The accounting is aggressive because it assumes that the current legal and regulatory restrictions on ODSs will not get any stricter over the next 10 years. This makes little sense, especially for Article 5 countries, which, under the Montreal Protocol, only stopped producing the ODSs in question as of January 1, 2010. These countries might very well be in the process of developing stricter regulations concerning the capture and destruction of existing, legally produced, stocks of ODSs within their borders. The protocol ignores this possibility, blithely stating that economic incentives favor continued recycling of this material.

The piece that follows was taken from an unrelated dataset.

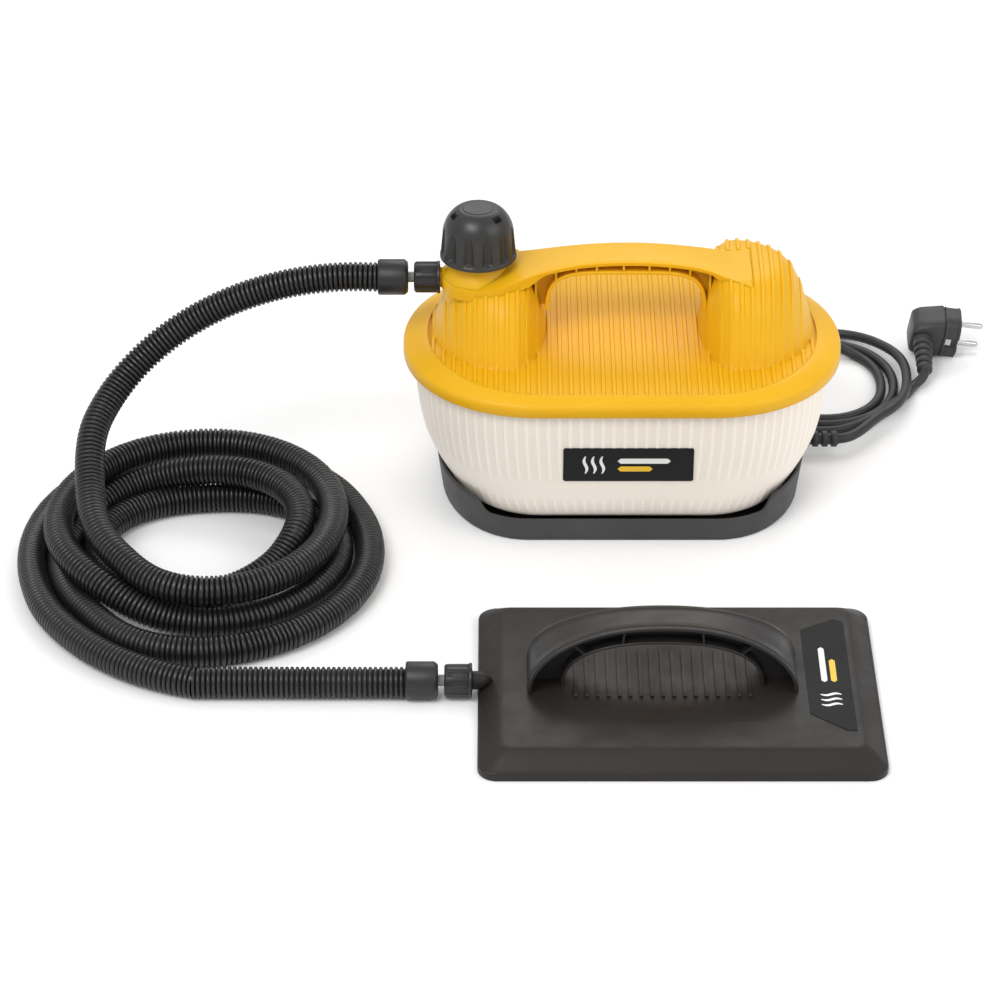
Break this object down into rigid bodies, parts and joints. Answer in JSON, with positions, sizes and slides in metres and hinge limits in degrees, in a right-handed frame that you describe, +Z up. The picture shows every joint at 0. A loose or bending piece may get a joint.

That argument may have had merit for non-Article 5 parties to the Montreal Protocol (developed countries) because substitutes were in the process of being invented and phased in for these countries at the same time as the ODSs were being phased out. It is less clear that the same will be the case in major developing economies where the substitutes have been in use for some time. It’s one thing to hoard your Cluorofluorocarbons when there are no competitive substitute gases or substitute compatible equipment. But that is just not the case for Article-5 parties in the present day because of the earlier phase out in the non-Article 5, developed countries.
In short, the protocol makes the most aggressive assumption possible regarding credit for ODS destruction by giving all the credit upfront for tons that might or might not have been allowed to leak over the next decade. A far more conservative assumption would have been to give credit on an annual basis based upon regulatory developments in the ODSs country of origin.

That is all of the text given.